[START Data]

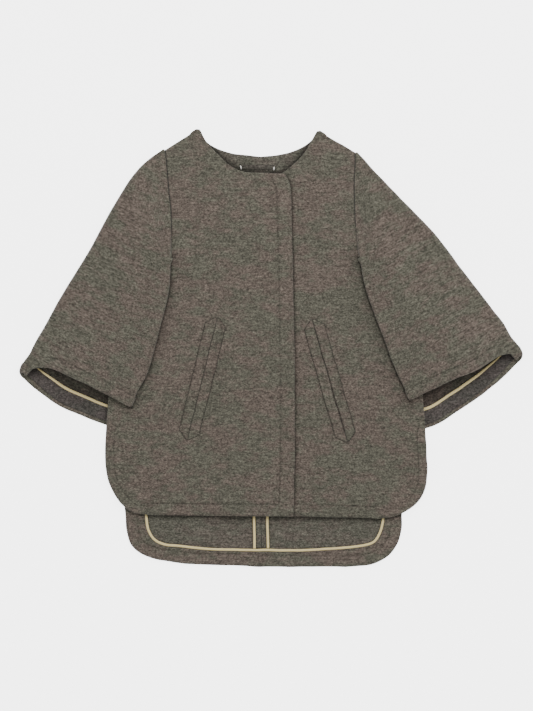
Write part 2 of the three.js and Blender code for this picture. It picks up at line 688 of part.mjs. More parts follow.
// The coat stands with the middle of its footprint at the origin.
const extent = new THREE.Box3().setFromObject(coat, true);
const middle = extent.getCenter(new THREE.Vector3());
coat.position.set(-middle.x, -middle.y, -extent.min.z);

export default coat;
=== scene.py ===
"""A child's wool cape coat, laid flat on its back and seen from straight above.

+Y points to the neck, +X is the wearer's left and +Z is up. The outlines and heights are the
solids' own, worked out in millimetres and put into the frame, and every surface is a numpy grid.
"""
import math

import bpy
import numpy as np
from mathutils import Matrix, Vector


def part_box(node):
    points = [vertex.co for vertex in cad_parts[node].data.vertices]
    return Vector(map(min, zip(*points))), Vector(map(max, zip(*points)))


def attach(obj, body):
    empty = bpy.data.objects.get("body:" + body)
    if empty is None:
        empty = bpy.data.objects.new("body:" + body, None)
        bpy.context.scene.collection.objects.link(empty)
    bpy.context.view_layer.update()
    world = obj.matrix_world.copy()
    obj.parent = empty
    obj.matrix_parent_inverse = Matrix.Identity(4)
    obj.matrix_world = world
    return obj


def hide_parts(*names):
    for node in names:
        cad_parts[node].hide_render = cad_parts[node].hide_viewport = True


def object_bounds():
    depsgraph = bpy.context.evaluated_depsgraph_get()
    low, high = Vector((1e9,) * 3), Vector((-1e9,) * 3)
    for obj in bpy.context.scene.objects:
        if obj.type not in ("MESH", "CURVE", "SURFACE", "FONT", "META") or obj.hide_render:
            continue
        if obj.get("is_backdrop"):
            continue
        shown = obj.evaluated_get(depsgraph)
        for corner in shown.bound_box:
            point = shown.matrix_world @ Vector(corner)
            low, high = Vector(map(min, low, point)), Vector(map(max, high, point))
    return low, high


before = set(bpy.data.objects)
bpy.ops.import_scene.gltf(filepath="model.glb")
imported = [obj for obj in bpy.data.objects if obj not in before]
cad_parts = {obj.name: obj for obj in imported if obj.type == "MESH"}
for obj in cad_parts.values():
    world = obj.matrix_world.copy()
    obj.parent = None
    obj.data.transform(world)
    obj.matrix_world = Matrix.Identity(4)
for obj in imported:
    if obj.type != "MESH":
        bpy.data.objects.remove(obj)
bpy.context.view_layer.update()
MM = 0.001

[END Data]

**Exercise aim:**
Start at the line with "at the origin.", stop at the line with "in imported if", and return every line in that stretch exactly, those two included.

**The answer:**
// The coat stands with the middle of its footprint at the origin.
const extent = new THREE.Box3().setFromObject(coat, true);
const middle = extent.getCenter(new THREE.Vector3());
coat.position.set(-middle.x, -middle.y, -extent.min.z);

export default coat;
=== scene.py ===
"""A child's wool cape coat, laid flat on its back and seen from straight above.

+Y points to the neck, +X is the wearer's left and +Z is up. The outlines and heights are the
solids' own, worked out in millimetres and put into the frame, and every surface is a numpy grid.
"""
import math

import bpy
import numpy as np
from mathutils import Matrix, Vector


def part_box(node):
    points = [vertex.co for vertex in cad_parts[node].data.vertices]
    return Vector(map(min, zip(*points))), Vector(map(max, zip(*points)))


def attach(obj, body):
    empty = bpy.data.objects.get("body:" + body)
    if empty is None:
        empty = bpy.data.objects.new("body:" + body, None)
        bpy.context.scene.collection.objects.link(empty)
    bpy.context.view_layer.update()
    world = obj.matrix_world.copy()
    obj.parent = empty
    obj.matrix_parent_inverse = Matrix.Identity(4)
    obj.matrix_world = world
    return obj


def hide_parts(*names):
    for node in names:
        cad_parts[node].hide_render = cad_parts[node].hide_viewport = True


def object_bounds():
    depsgraph = bpy.context.evaluated_depsgraph_get()
    low, high = Vector((1e9,) * 3), Vector((-1e9,) * 3)
    for obj in bpy.context.scene.objects:
        if obj.type not in ("MESH", "CURVE", "SURFACE", "FONT", "META") or obj.hide_render:
            continue
        if obj.get("is_backdrop"):
            continue
        shown = obj.evaluated_get(depsgraph)
        for corner in shown.bound_box:
            point = shown.matrix_world @ Vector(corner)
            low, high = Vector(map(min, low, point)), Vector(map(max, high, point))
    return low, high


before = set(bpy.data.objects)
bpy.ops.import_scene.gltf(filepath="model.glb")
imported = [obj for obj in bpy.data.objects if obj not in before]
cad_parts = {obj.name: obj for obj in imported if obj.type == "MESH"}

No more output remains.